> _Exercise task_:
Reproduce all of the material exactly as shown.

> _Stored data_:
◆ ◆ ◆
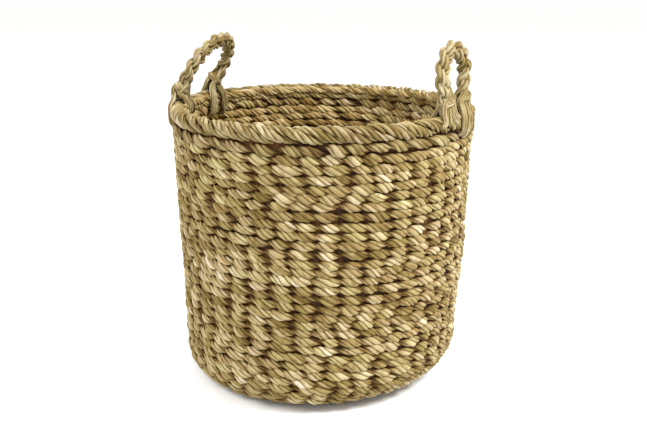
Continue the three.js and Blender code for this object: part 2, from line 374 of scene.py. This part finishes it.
def noise(tree, vector, scale, detail, stretch):
    """Noise over the grain. Stretch scales it along the strand, round it and between strands."""
    mapping = node(tree, "ShaderNodeMapping")
    mapping.inputs["Scale"].default_value = stretch
    link(tree, vector, mapping.inputs["Vector"])
    made = node(tree, "ShaderNodeTexNoise")
    made.inputs["Scale"].default_value = scale
    made.inputs["Detail"].default_value = detail
    link(tree, mapping.outputs[0], made.inputs["Vector"])
    return made.outputs["Fac"]


def seagrass(name, tint_and_painted_shade):
    """Dried seagrass: straw to khaki blades with fibres and stains, with painted shade in the
    creases and gaps, painted light on the weave's inner face and a faint painted highlight on its
    outer crests.
    """
    material = bpy.data.materials.new(name)
    material.use_nodes = True
    tree = material.node_tree
    shader = tree.nodes["Principled BSDF"]
    blade = node(tree, "ShaderNodeAttribute", attribute_name="blade")
    grain = node(tree, "ShaderNodeAttribute", attribute_name="grain")
    parts = node(tree, "ShaderNodeSeparateColor")
    link(tree, blade.outputs["Color"], parts.inputs["Color"])
    tone, tint, crease = parts.outputs[0], parts.outputs[1], parts.outputs[2]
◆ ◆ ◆
> _Written reply_:
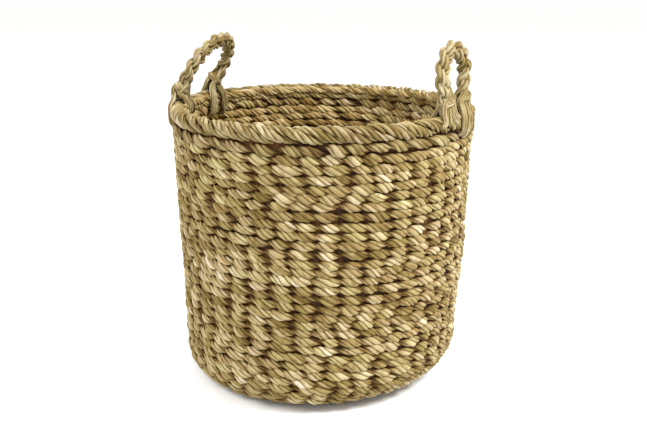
Continue the three.js and Blender code for this object: part 2, from line 374 of scene.py. This part finishes it.
def noise(tree, vector, scale, detail, stretch):
    """Noise over the grain. Stretch scales it along the strand, round it and between strands."""
    mapping = node(tree, "ShaderNodeMapping")
    mapping.inputs["Scale"].default_value = stretch
    link(tree, vector, mapping.inputs["Vector"])
    made = node(tree, "ShaderNodeTexNoise")
    made.inputs["Scale"].default_value = scale
    made.inputs["Detail"].default_value = detail
    link(tree, mapping.outputs[0], made.inputs["Vector"])
    return made.outputs["Fac"]


def seagrass(name, tint_and_painted_shade):
    """Dried seagrass: straw to khaki blades with fibres and stains, with painted shade in the
    creases and gaps, painted light on the weave's inner face and a faint painted highlight on its
    outer crests.
    """
    material = bpy.data.materials.new(name)
    material.use_nodes = True
    tree = material.node_tree
    shader = tree.nodes["Principled BSDF"]
    blade = node(tree, "ShaderNodeAttribute", attribute_name="blade")
    grain = node(tree, "ShaderNodeAttribute", attribute_name="grain")
    parts = node(tree, "ShaderNodeSeparateColor")
    link(tree, blade.outputs["Color"], parts.inputs["Color"])
    tone, tint, crease = parts.outputs[0], parts.outputs[1], parts.outputs[2]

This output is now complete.